65% - 95% of girls who ended up in trafficking were sexually molested as children.
85% were abused before ending up in trafficking.
Over 50% of girls who age out of orphanages end up in sex trafficking. Most of them will not make it to the age of twenty.
300,000 girls and women in sex trafficking die from abuse, torture and neglect each year.

So it is a blatant lie to say that pornography doesn't hurt anyone.

Is it any wonder then that Christ was harsh on even looking on a woman with lust? He understood that real dangers that lurk in seeing someone only in terms of sexual desire. 

The Church is too often silent on these issues and pastors are afraid to address the subject with their congregations. Yet silence perpetuates the injustice. Perhaps pastors are afraid to speak up because then they would have to address their own addictions and struggles. Maybe they are afraid of the shame and possible loss of their ministry if they admitted to viewing pornography.
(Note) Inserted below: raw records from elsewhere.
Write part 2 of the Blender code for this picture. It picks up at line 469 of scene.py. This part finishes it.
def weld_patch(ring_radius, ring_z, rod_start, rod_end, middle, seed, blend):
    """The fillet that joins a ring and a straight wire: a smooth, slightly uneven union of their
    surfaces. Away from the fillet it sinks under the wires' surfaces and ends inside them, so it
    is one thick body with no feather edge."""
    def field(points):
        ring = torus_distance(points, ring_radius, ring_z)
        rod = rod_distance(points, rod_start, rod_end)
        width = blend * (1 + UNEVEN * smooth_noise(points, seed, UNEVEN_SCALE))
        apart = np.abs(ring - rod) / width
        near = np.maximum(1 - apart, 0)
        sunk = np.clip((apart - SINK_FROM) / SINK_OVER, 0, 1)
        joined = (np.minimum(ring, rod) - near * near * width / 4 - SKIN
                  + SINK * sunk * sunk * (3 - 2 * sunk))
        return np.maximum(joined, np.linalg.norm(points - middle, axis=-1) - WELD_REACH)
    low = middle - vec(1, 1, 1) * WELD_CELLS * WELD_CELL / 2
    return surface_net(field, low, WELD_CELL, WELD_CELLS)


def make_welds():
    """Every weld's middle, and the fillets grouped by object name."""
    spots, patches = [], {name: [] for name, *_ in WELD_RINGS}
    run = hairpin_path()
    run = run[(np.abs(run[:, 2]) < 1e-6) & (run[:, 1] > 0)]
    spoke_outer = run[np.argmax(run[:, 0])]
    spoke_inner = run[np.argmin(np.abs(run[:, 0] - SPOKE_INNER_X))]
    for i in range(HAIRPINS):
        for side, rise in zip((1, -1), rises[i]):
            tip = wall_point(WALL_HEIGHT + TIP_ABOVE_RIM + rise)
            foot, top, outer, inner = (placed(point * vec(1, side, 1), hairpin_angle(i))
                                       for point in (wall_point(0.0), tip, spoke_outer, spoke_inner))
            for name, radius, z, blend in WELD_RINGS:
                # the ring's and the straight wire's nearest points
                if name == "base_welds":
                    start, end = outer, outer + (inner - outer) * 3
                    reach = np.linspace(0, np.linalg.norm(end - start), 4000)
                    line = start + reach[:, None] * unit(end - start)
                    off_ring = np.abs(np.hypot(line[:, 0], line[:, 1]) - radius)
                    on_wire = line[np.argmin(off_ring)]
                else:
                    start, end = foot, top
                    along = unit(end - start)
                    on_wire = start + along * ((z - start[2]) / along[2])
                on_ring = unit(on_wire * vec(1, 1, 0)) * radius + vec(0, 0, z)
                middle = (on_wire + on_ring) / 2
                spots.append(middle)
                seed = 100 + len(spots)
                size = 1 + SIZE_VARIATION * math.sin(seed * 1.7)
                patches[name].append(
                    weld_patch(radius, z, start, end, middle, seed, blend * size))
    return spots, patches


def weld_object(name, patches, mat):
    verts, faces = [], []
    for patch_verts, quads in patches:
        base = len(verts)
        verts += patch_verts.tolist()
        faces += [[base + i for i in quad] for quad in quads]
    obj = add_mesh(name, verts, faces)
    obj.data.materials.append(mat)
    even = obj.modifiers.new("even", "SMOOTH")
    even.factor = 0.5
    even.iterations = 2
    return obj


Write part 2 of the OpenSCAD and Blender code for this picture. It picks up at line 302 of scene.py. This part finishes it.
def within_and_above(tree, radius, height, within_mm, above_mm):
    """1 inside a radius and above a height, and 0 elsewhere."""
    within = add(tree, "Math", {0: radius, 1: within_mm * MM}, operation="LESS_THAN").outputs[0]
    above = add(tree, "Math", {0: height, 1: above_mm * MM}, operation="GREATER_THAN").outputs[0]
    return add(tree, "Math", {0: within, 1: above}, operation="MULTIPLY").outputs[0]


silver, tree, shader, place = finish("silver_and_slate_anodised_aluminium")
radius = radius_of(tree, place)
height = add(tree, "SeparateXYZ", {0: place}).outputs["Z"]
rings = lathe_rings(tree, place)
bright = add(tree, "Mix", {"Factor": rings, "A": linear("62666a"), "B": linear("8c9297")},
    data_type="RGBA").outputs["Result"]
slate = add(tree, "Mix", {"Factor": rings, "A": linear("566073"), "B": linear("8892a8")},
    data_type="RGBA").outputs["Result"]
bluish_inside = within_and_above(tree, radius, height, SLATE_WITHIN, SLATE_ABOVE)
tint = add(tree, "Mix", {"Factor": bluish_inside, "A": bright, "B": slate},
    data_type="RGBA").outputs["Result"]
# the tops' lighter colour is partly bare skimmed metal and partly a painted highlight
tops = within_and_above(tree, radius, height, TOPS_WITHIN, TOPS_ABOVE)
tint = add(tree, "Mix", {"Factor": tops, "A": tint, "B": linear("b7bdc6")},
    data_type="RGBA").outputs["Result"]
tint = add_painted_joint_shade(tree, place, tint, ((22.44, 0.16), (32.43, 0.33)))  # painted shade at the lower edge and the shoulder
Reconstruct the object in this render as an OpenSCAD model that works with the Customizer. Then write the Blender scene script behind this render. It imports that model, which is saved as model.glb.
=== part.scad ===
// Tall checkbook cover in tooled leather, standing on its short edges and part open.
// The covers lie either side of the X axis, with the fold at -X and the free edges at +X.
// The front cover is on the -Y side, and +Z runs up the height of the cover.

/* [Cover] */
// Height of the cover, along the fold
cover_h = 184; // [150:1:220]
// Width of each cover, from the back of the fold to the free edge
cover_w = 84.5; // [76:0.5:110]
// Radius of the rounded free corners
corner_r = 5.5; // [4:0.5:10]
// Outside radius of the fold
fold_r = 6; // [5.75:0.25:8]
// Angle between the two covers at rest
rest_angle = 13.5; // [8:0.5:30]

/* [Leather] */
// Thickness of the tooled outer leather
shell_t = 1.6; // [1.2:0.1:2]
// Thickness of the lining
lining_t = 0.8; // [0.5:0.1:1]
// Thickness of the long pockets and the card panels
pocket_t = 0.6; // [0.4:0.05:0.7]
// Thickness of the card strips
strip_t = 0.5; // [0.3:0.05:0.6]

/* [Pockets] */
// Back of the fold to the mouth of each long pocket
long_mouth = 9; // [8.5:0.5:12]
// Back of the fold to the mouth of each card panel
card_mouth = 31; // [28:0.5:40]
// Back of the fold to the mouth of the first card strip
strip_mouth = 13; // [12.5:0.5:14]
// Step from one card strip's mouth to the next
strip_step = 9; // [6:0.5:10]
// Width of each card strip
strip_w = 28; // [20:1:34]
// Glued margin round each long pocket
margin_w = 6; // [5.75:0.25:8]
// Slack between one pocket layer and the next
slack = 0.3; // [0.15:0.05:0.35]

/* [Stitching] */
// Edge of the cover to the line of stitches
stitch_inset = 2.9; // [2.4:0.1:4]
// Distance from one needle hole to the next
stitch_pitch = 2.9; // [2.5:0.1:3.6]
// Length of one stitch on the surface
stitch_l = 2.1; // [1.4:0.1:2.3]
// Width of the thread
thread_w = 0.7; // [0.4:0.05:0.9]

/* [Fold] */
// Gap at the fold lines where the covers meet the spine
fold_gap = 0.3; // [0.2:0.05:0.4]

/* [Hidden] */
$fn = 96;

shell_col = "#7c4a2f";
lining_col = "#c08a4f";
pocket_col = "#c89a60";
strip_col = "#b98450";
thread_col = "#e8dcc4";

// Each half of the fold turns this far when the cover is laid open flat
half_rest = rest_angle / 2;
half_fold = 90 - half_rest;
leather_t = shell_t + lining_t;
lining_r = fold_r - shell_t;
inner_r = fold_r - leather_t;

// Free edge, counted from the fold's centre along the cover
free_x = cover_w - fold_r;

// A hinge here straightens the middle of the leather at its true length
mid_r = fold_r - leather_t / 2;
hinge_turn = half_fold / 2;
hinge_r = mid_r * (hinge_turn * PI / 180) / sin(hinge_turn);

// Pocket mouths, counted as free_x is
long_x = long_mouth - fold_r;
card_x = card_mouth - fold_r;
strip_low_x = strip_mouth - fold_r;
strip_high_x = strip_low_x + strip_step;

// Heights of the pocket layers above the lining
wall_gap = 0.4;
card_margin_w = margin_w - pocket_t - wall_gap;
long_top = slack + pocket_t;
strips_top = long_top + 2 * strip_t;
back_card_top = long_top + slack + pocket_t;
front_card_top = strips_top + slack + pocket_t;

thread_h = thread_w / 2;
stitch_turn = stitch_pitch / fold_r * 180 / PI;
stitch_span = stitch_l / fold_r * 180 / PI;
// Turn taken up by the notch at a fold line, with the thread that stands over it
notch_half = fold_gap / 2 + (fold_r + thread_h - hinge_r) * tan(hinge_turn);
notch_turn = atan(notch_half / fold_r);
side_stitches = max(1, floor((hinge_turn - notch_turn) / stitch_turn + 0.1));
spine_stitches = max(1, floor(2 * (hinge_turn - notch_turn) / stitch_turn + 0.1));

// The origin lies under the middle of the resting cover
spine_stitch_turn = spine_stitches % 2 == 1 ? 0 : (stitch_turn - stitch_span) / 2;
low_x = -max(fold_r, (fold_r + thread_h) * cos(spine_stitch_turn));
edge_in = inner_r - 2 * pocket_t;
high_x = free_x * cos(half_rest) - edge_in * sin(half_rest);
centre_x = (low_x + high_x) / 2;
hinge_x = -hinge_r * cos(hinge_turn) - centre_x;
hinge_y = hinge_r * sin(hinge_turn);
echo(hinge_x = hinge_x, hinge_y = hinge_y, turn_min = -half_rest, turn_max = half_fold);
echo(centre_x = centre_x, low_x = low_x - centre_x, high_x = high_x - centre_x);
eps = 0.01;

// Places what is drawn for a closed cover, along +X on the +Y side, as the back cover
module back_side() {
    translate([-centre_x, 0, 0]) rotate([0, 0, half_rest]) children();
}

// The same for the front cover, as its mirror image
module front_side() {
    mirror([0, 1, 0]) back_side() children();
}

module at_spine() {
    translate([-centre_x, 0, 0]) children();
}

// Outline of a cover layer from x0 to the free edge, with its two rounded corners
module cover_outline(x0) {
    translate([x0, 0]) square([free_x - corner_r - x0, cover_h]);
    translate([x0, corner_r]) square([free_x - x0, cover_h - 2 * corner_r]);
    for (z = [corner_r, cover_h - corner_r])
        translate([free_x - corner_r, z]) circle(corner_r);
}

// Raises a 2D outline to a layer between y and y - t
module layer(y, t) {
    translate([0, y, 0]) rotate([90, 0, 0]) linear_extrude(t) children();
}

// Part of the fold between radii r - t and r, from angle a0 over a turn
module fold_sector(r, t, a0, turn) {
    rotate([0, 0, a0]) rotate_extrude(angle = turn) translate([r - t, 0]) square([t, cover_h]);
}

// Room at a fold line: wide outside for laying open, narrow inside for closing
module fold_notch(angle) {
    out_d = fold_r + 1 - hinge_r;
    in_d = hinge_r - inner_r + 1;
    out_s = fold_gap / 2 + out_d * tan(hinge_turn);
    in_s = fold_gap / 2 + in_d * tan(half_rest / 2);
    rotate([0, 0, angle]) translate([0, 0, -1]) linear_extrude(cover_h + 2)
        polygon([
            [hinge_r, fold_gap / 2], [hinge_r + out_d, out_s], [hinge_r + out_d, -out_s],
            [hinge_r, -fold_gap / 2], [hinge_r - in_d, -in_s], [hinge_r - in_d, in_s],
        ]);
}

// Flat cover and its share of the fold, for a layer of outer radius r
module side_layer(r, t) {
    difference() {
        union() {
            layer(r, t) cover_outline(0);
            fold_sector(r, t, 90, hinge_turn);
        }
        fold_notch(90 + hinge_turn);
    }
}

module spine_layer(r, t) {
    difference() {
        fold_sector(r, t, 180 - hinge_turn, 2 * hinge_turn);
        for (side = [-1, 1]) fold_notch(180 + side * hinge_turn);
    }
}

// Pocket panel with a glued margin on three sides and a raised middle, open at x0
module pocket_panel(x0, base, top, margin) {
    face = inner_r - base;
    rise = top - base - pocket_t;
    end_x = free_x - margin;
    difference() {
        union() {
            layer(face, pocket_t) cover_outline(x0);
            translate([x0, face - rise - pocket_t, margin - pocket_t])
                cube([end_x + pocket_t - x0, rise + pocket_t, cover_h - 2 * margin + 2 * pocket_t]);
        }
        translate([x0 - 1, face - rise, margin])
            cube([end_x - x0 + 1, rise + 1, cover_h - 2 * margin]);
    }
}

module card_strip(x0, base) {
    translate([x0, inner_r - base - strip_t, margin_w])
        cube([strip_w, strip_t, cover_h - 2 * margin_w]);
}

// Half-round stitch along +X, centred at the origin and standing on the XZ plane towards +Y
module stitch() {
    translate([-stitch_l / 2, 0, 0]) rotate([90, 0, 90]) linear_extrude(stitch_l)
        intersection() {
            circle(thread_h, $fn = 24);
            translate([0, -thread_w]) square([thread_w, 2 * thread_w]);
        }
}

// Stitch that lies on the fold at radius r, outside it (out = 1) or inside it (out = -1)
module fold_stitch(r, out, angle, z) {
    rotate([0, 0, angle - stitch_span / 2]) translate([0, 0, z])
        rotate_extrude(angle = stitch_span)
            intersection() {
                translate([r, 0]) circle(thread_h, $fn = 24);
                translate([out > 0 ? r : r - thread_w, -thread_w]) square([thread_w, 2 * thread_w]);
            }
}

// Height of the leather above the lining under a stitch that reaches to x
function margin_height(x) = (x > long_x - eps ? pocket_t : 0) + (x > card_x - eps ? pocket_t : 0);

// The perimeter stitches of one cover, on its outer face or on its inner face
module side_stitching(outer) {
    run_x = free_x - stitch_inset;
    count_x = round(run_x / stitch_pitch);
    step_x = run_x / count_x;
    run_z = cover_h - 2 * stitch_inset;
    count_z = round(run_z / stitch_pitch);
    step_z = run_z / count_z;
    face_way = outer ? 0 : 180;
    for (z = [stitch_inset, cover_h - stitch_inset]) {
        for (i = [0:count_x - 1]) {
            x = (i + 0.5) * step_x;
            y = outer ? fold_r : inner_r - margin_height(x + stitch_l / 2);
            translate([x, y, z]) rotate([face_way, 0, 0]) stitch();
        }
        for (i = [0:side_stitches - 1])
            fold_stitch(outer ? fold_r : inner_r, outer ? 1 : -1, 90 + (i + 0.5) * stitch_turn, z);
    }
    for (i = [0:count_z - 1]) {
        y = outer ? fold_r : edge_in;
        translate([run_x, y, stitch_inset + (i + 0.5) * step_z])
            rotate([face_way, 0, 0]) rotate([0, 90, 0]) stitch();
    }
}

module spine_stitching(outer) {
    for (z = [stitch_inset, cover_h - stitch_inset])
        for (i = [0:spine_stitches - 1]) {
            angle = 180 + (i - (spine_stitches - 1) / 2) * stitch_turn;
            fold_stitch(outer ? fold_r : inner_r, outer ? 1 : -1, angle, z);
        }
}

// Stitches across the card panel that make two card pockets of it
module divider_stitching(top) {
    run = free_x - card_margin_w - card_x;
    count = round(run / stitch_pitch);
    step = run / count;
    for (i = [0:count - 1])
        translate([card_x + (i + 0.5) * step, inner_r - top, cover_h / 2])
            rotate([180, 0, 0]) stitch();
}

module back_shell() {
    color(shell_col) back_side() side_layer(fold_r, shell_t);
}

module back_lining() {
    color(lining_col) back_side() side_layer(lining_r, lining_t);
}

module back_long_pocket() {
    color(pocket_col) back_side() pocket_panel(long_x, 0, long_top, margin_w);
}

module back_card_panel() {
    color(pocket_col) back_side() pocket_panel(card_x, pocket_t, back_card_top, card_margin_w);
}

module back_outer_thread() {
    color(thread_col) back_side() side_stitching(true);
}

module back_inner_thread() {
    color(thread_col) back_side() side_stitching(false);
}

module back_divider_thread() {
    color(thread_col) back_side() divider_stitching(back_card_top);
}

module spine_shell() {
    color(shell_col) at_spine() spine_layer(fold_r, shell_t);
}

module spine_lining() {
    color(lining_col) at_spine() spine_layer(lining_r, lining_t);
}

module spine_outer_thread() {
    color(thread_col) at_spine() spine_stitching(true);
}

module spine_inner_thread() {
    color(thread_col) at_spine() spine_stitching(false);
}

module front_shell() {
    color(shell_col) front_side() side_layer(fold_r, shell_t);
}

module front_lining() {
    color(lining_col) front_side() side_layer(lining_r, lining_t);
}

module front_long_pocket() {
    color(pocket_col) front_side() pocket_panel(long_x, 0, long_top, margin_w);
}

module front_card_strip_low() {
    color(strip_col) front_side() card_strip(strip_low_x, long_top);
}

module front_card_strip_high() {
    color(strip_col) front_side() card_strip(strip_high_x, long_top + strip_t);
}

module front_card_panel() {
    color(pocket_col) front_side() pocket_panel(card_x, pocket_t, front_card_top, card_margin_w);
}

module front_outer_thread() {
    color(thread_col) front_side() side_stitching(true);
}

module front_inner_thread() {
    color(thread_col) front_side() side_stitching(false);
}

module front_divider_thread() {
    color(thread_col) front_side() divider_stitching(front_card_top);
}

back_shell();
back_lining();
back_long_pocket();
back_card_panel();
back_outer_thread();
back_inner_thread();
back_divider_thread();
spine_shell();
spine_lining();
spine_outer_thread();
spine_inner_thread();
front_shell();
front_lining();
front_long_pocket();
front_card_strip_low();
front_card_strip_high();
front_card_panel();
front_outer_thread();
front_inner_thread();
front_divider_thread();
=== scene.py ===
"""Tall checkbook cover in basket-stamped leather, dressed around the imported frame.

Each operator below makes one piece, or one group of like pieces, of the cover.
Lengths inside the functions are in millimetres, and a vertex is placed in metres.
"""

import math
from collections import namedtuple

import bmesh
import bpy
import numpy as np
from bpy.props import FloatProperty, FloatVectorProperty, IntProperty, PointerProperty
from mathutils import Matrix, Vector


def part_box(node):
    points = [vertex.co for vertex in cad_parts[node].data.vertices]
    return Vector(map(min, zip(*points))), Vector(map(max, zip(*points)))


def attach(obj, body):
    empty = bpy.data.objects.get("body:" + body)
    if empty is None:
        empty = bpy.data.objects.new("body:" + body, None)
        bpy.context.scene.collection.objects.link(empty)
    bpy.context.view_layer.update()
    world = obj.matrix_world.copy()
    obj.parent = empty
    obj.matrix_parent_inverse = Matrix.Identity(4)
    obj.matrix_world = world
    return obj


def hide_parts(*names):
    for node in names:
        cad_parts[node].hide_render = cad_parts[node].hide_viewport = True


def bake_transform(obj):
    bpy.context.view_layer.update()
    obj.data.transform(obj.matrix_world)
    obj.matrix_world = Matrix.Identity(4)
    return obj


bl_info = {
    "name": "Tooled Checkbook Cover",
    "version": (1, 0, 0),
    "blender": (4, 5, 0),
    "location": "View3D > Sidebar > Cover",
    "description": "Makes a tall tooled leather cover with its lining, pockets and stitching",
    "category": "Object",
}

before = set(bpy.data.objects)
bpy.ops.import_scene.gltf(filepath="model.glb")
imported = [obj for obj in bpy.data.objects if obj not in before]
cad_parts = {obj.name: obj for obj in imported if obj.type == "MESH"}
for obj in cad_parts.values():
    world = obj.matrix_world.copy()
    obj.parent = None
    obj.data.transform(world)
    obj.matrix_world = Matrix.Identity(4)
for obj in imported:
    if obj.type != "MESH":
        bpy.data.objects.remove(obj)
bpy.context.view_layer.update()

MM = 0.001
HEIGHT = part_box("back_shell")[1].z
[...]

Yet in silence comes shame and in shame comes one's distancing oneself from God (after all, look at how King David handled his rape of Bathsheba). 

Pornography dehumanizes women, so that one no longer sees that they are created in the image of God, but are seen only for sexual services they can render or for parts of their anatomy. Pornography causes a rise in sexual trafficking, violence (especially sexual assault), infidelity and divorce. Sex, which was created holy by God within the context of marriage, is degraded into one of consumerism. 

Over the years, I have met many women who have been either sexually assaulted or raped. Some of those were at the hands of young men who were in youth groups with the young women. The women did not speak out for fear they would be blamed or shamed by those in authority. "What did you do to entice him?" was a question they feared they would be asked. When we put any of the blame on the girl or woman who was attacked, we are victimizing them again. Like Jerome, we are blaming Dinah and not Shechem. How much of this goes on in Church culture? Certainly in more conservative churches, it's always about the woman's appearance and manner of dress without ever confronting the men about their attitudes and the sexual fantasies they secretly harbor and feed through the viewing of pornography.

The Church must value women as Christ did. We must not demean or diminish their roles within the Church body. They cannot, in any way, be seen as less than or not as important as the men; after all, 
how can our daughters see themselves as "beloved" of God if they are treated as inferior to boys within the Church or if their voices do not matter as much as those of our sons?

For those women, of any age, who have suffered assault, rape, or molestation, the Church must be Christ-like in their handling of their hurts with tenderness, understanding and compassion. We must listen without judgment and, more importantly, we must come alongside of them and be their strongest advocates. The Church must not revictimize these women. 

For those trapped in sexual trafficking, the Church must be a voice for these voiceless girls and women. Like William Wilberforce who advocated for the end of the slave trade (He wrote, "Let it not be said that I was silent when they needed me.") and now, with men like Gary Haugen who founded International Justice Missions, the Church must work tirelessly to end modern slavery.  We must cry out like the prophets for justice to roll down like a river. Our Churches must partner with organizations like Thistle Farms (, International Justice Missions (, or Hope for Justice ( to help those caught in the sex trade or slavery.  As Gary Haugen wrote in Good News About Injustice, "God's people are his plan to respond to the needs of the oppressed in our world." That means we are to speak out for those in sexual and human trafficking, victims of assault and rape, wives in abusive marriages, orphans, widows, and anyone who is powerless to fight against injustice.

As Christ stood up to those who would condemn and murder the woman caught in adultery, so, too, must his Church speak up for those who are victimized by the hands of men (including those within the Church walls). We cannot afford to be silent on women's issues any longer if we are to claim to be called the Bride of Christ.